* **Your goal**:
Below are the records; pull every line that includes "piece".

* **Extracted material**:
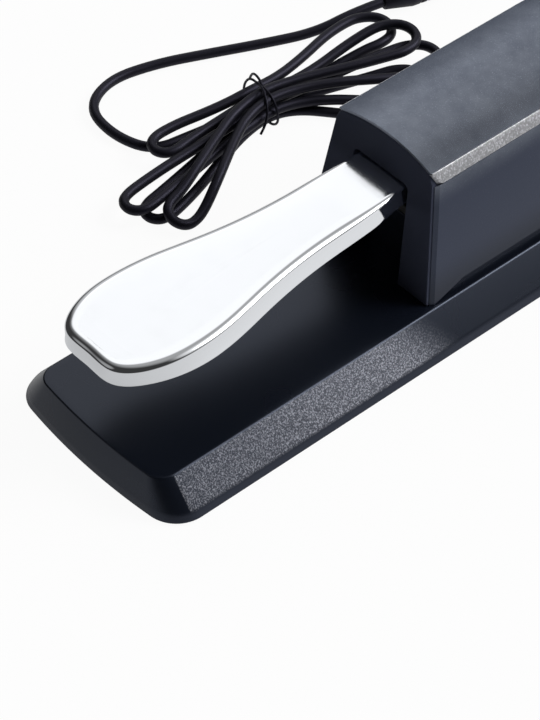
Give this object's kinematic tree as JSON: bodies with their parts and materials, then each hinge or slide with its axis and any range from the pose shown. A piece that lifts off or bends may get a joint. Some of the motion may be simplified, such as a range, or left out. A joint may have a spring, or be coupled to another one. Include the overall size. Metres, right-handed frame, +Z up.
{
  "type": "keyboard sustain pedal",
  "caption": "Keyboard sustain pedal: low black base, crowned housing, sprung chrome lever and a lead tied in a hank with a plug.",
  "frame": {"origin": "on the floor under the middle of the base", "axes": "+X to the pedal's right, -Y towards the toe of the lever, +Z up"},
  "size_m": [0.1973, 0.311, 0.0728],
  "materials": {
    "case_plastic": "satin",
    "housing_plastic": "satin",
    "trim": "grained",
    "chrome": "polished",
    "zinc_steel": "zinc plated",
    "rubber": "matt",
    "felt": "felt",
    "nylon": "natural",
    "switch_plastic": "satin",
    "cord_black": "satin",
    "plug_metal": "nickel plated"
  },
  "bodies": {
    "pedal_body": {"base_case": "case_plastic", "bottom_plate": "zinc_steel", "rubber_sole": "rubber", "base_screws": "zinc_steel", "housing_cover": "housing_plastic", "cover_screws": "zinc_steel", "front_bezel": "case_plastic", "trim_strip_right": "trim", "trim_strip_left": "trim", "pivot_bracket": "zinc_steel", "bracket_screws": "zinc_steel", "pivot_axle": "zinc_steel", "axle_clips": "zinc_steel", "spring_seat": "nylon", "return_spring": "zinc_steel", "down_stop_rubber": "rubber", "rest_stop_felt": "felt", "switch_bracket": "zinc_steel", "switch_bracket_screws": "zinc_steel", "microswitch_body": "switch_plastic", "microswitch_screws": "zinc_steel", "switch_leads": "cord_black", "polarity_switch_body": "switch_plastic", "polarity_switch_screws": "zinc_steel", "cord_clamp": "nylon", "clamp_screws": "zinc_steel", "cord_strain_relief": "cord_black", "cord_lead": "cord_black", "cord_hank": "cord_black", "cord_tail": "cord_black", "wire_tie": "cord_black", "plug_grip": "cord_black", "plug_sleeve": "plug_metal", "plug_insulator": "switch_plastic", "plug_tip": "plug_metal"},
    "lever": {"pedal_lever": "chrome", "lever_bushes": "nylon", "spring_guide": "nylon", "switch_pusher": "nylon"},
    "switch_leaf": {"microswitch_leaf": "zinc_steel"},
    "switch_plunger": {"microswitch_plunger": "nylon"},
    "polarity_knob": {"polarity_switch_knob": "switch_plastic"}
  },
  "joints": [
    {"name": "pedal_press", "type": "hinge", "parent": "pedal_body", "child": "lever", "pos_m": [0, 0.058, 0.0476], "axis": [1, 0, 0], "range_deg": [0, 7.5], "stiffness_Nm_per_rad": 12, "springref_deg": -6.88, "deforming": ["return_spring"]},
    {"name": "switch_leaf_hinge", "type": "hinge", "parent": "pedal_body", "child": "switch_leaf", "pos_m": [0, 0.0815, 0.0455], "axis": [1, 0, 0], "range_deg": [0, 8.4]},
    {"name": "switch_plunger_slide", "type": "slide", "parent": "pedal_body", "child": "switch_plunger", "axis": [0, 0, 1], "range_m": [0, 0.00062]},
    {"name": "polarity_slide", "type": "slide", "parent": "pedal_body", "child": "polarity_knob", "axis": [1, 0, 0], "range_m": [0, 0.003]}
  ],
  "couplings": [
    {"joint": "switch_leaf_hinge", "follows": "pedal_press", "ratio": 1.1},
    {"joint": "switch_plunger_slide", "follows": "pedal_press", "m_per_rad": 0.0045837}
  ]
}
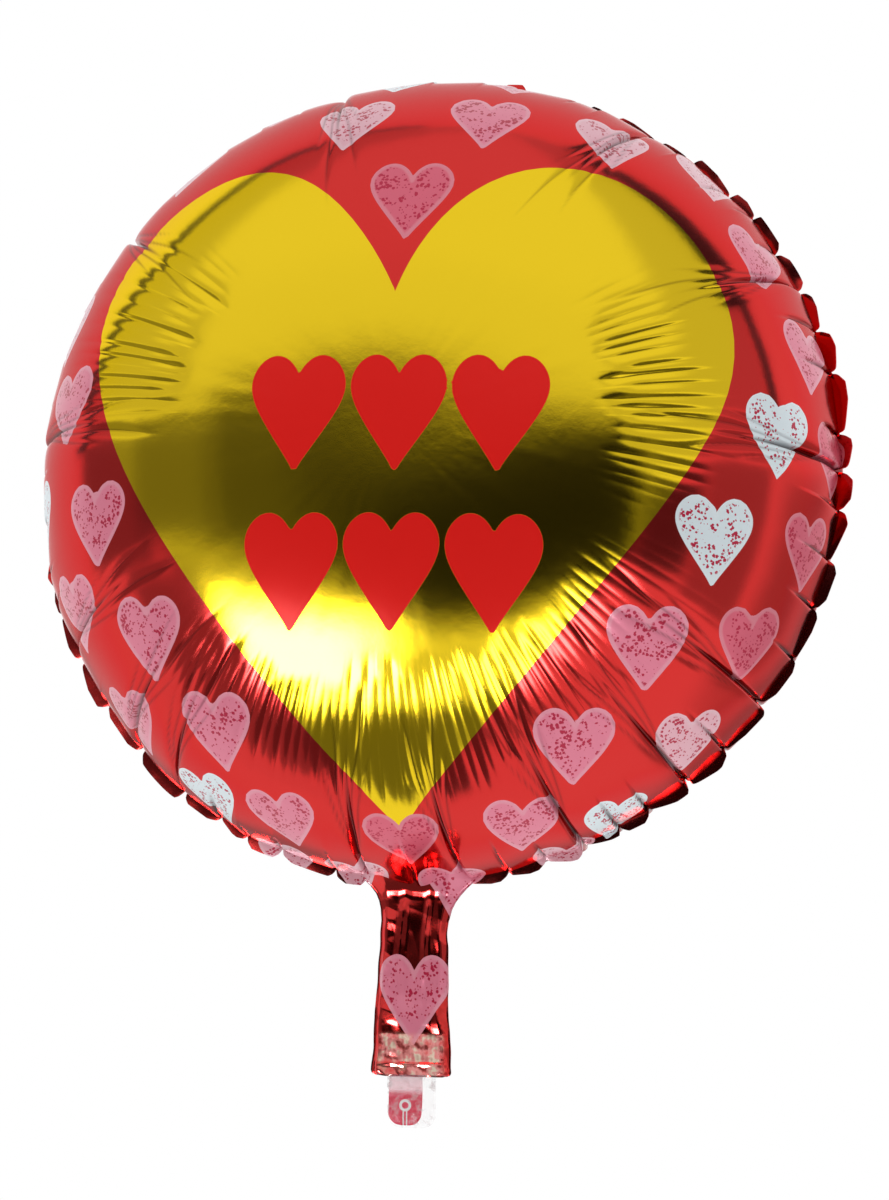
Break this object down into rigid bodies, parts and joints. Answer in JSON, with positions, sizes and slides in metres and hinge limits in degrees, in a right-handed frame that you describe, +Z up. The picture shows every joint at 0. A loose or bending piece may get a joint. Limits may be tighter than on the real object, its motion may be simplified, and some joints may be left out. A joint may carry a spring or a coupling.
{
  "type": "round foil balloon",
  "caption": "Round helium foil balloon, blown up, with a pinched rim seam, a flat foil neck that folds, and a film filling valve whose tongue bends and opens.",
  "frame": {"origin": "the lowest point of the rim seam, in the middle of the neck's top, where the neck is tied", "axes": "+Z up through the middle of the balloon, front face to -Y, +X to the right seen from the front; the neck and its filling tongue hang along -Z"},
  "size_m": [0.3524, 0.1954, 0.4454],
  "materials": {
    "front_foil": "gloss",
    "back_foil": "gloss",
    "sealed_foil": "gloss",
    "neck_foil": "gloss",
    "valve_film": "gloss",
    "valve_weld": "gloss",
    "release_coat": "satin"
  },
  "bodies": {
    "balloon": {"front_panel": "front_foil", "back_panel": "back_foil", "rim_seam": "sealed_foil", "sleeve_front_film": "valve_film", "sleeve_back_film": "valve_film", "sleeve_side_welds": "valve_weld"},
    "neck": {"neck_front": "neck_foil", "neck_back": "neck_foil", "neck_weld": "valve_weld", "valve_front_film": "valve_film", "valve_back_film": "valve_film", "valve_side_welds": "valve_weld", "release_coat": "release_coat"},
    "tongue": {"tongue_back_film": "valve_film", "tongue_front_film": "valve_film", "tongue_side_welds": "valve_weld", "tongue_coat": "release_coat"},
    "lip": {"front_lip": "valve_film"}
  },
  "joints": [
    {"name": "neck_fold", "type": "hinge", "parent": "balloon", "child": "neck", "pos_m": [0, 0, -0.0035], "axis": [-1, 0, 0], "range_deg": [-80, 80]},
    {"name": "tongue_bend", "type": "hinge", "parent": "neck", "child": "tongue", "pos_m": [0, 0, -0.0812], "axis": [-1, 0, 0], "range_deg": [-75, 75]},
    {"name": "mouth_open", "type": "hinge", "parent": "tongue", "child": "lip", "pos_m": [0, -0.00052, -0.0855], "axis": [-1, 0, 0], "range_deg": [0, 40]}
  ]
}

* **Exercise solution**:
Give this object's kinematic tree as JSON: bodies with their parts and materials, then each hinge or slide with its axis and any range from the pose shown. A piece that lifts off or bends may get a joint. Some of the motion may be simplified, such as a range, or left out. A joint may have a spring, or be coupled to another one. Include the overall size. Metres, right-handed frame, +Z up.
Break this object down into rigid bodies, parts and joints. Answer in JSON, with positions, sizes and slides in metres and hinge limits in degrees, in a right-handed frame that you describe, +Z up. The picture shows every joint at 0. A loose or bending piece may get a joint. Limits may be tighter than on the real object, its motion may be simplified, and some joints may be left out. A joint may carry a spring or a coupling.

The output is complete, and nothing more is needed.